Saturday, March 15, 2008

Memory

I do not claim to be a poet, but this is a poem that I wrote as answer to a poet's question to me about seeing in aged faces connections to family past and future. It seemed more appropriate than to compose a, likely to be muddled, prose response. The characters in the poem are composite figures based on actual persons that I know.
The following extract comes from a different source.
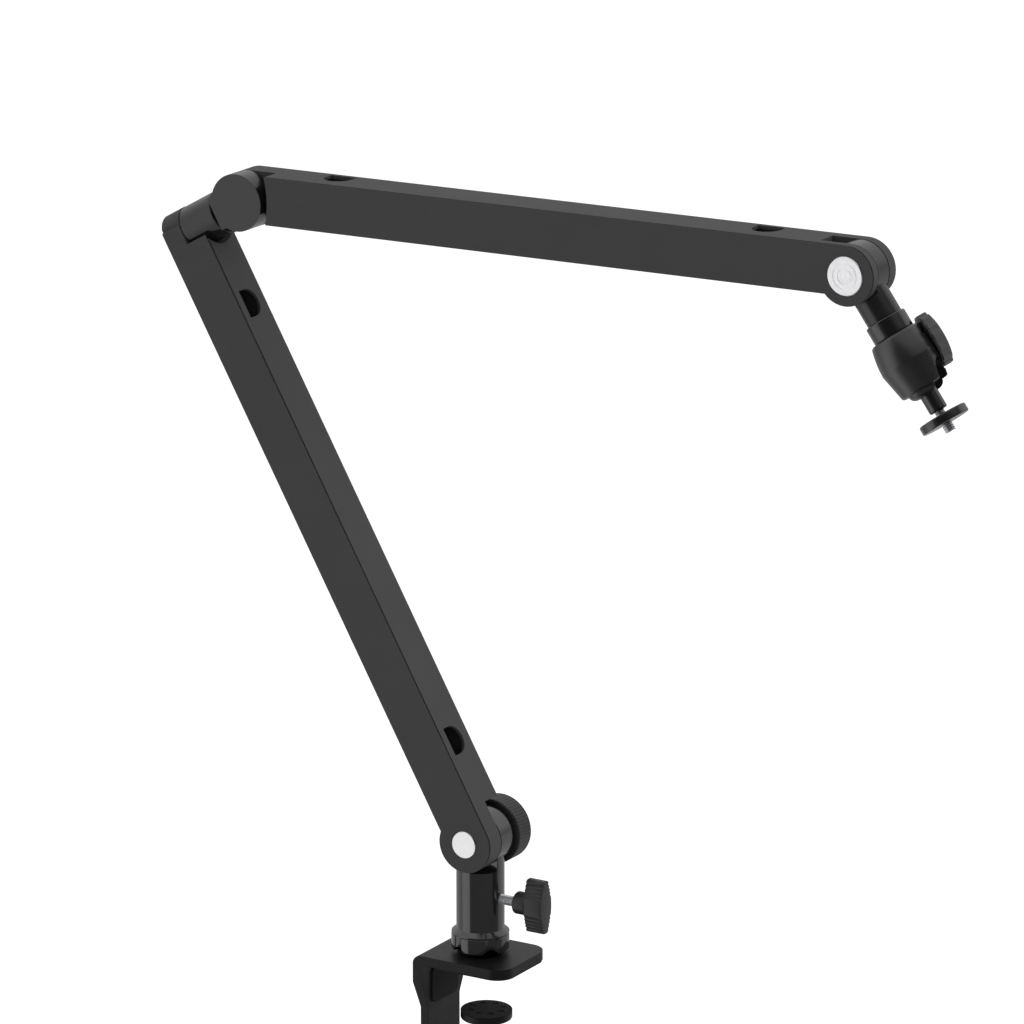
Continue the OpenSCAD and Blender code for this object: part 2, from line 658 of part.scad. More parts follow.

The phrase "gesturing the sign" is a reference to American Sign Language.

You need no paper,
no photo, no recording
to prove the truth of yesterday.
The map of your face remembers
the time of my birth;
and when I first laughed at your smile;
and how I leaped
to your arms
before I could speak;
and your mirth when I touched
the morning stubble on your cheek,
then turned away,
gesturing the sign, dirty,
my small fingers waving
under my chin.

The mirror of your eyes
remind me to myself.
Without speech, they recall
how you held me up before
the living room mirror,
to let me see
us as we were.
You named to me
the people who loved me.
We looked at each other
reflecting morning light,
and you murmured to us:
Remember.

Someday, I will embrace
all that I have seen
and trace, like the sun,
with fingers of light
the curving face of time—
see how all places that we knew
have been but shared memories
all along.
I will look for you in memory,
where you too can find me.
We will laugh over
what we remember
and what we forgot,
and then:
Make new memories—
to grow up in again,
to live in again
for ever.

The Opened Heart. Oil paint drawing on paper.